**Data shown**:
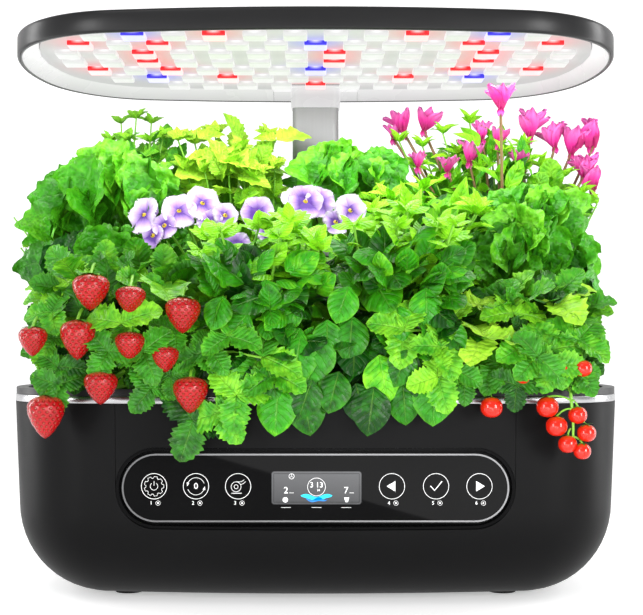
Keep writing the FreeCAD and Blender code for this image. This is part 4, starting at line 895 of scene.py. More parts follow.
def digits_mark(text, x, z, size):
    """Printed digits centred on a point."""
    bpy.ops.object.select_all(action="DESELECT")
    bpy.ops.object.text_add(rotation=(math.pi / 2, 0, 0), location=(x, GLASS_Y - MARK_LIFT, z))
    piece = bpy.context.object
    piece.data.body = text
    piece.data.size = size
    piece.data.align_x = piece.data.align_y = "CENTER"
    piece.data.extrude = MARK_LIFT / 3
    bpy.ops.object.convert(target="MESH")
    piece = bpy.context.object
    bpy.ops.object.transform_apply(location=True, rotation=True, scale=True)
    return piece


def gear_points(x, z, inner, outer, teeth):
    """Outline of a gear symbol."""
    return [polar(x, z, radius, 360 / teeth * tooth + shift) for tooth in range(teeth)
            for radius, shift in ((inner, -15), (outer, -9), (outer, 9), (inner, 15))]


def arrow_head(x, z, angle, size):
    """Small filled triangle that points along an angle."""
    return plate_mark([polar(x, z, size * reach, angle + turn)
                       for turn, reach in ((0, 1.0), (140, 0.9), (-140, 0.9))])


def touch_marks():
    """White symbols of the six touch fields, each with a small one below."""
    centre = GLASS_Z + 1.0 * MM
    gear, reset, pump, back, accept, forward = TOUCH_X
    fine = LINE * 0.85
    turn = 5.2 * MM
    marks = [ring_mark(x, centre, TOUCH_RADIUS) for x in TOUCH_X]
    marks += [
        line_mark(gear_points(gear, centre, 4.9 * MM, 6.0 * MM, 9), fine, closed=True),
        line_mark(arc_points(gear, centre, 2.3 * MM, 130, 410, 20), fine),
        line_mark(spots(gear, centre, (0, 0.4), (0, 3.0)), fine),
        digits_mark("0", reset, centre, turn),
        ring_mark(pump - 1.2 * MM, centre - 0.3 * MM, 3.0 * MM, fine, 32),
        ring_mark(pump - 1.2 * MM, centre - 0.3 * MM, 1.2 * MM, fine, 20),
        line_mark(spots(pump, centre, (-4.0, -4.2), (2.2, -4.2)), fine * 1.4),
        line_mark(spots(pump, centre, (-1.2, 2.7), (2.0, 2.7), (3.6, 3.9)), fine),
        line_mark(spots(pump, centre, (1.6, 1.0), (3.2, 1.6), (4.6, 2.8)), fine),
        line_mark(spots(accept, centre, (-3.4, 0.2), (-0.9, -2.6), (3.6, 3.0)), LINE * 2.2),
    ]
    for start in (20, 200):
        marks.append(line_mark(arc_points(reset, centre, turn, start, start + 140, 20), fine))
        marks.append(arrow_head(*polar(reset, centre, turn, start + 146), start + 236, 1.3 * MM))
    for x, way in ((back, -1), (forward, 1)):
        marks.append(plate_mark(spots(
            x, centre, (way * 3.2, 0), (-way * 2.0, 3.1), (-way * 2.0, -3.1))))
    low = GLASS_Z - 9.2 * MM
    for number, x in enumerate(TOUCH_X):
        marks += [digits_mark(str(number + 1), x - 1.8 * MM, low, 3.0 * MM),
                  ring_mark(x + 2.4 * MM, low, 1.35 * MM, fine * 0.8, 20),
                  dot_mark(x + 2.4 * MM, low, 0.5 * MM, 8)]
    return marks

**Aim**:
Return the material exactly as it stands.

**Worked answer**:
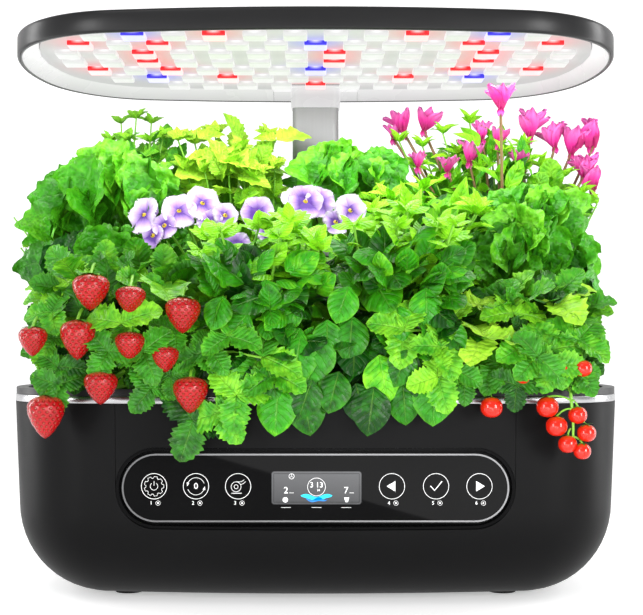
Keep writing the FreeCAD and Blender code for this image. This is part 4, starting at line 895 of scene.py. More parts follow.
def digits_mark(text, x, z, size):
    """Printed digits centred on a point."""
    bpy.ops.object.select_all(action="DESELECT")
    bpy.ops.object.text_add(rotation=(math.pi / 2, 0, 0), location=(x, GLASS_Y - MARK_LIFT, z))
    piece = bpy.context.object
    piece.data.body = text
    piece.data.size = size
    piece.data.align_x = piece.data.align_y = "CENTER"
    piece.data.extrude = MARK_LIFT / 3
    bpy.ops.object.convert(target="MESH")
    piece = bpy.context.object
    bpy.ops.object.transform_apply(location=True, rotation=True, scale=True)
    return piece


def gear_points(x, z, inner, outer, teeth):
    """Outline of a gear symbol."""
    return [polar(x, z, radius, 360 / teeth * tooth + shift) for tooth in range(teeth)
            for radius, shift in ((inner, -15), (outer, -9), (outer, 9), (inner, 15))]


def arrow_head(x, z, angle, size):
    """Small filled triangle that points along an angle."""
    return plate_mark([polar(x, z, size * reach, angle + turn)
                       for turn, reach in ((0, 1.0), (140, 0.9), (-140, 0.9))])


def touch_marks():
    """White symbols of the six touch fields, each with a small one below."""
    centre = GLASS_Z + 1.0 * MM
    gear, reset, pump, back, accept, forward = TOUCH_X
    fine = LINE * 0.85
    turn = 5.2 * MM
    marks = [ring_mark(x, centre, TOUCH_RADIUS) for x in TOUCH_X]
    marks += [
        line_mark(gear_points(gear, centre, 4.9 * MM, 6.0 * MM, 9), fine, closed=True),
        line_mark(arc_points(gear, centre, 2.3 * MM, 130, 410, 20), fine),
        line_mark(spots(gear, centre, (0, 0.4), (0, 3.0)), fine),
        digits_mark("0", reset, centre, turn),
        ring_mark(pump - 1.2 * MM, centre - 0.3 * MM, 3.0 * MM, fine, 32),
        ring_mark(pump - 1.2 * MM, centre - 0.3 * MM, 1.2 * MM, fine, 20),
        line_mark(spots(pump, centre, (-4.0, -4.2), (2.2, -4.2)), fine * 1.4),
        line_mark(spots(pump, centre, (-1.2, 2.7), (2.0, 2.7), (3.6, 3.9)), fine),
        line_mark(spots(pump, centre, (1.6, 1.0), (3.2, 1.6), (4.6, 2.8)), fine),
        line_mark(spots(accept, centre, (-3.4, 0.2), (-0.9, -2.6), (3.6, 3.0)), LINE * 2.2),
    ]
    for start in (20, 200):
        marks.append(line_mark(arc_points(reset, centre, turn, start, start + 140, 20), fine))
        marks.append(arrow_head(*polar(reset, centre, turn, start + 146), start + 236, 1.3 * MM))
    for x, way in ((back, -1), (forward, 1)):
        marks.append(plate_mark(spots(
            x, centre, (way * 3.2, 0), (-way * 2.0, 3.1), (-way * 2.0, -3.1))))
    low = GLASS_Z - 9.2 * MM
    for number, x in enumerate(TOUCH_X):
        marks += [digits_mark(str(number + 1), x - 1.8 * MM, low, 3.0 * MM),
                  ring_mark(x + 2.4 * MM, low, 1.35 * MM, fine * 0.8, 20),
                  dot_mark(x + 2.4 * MM, low, 0.5 * MM, 8)]
    return marks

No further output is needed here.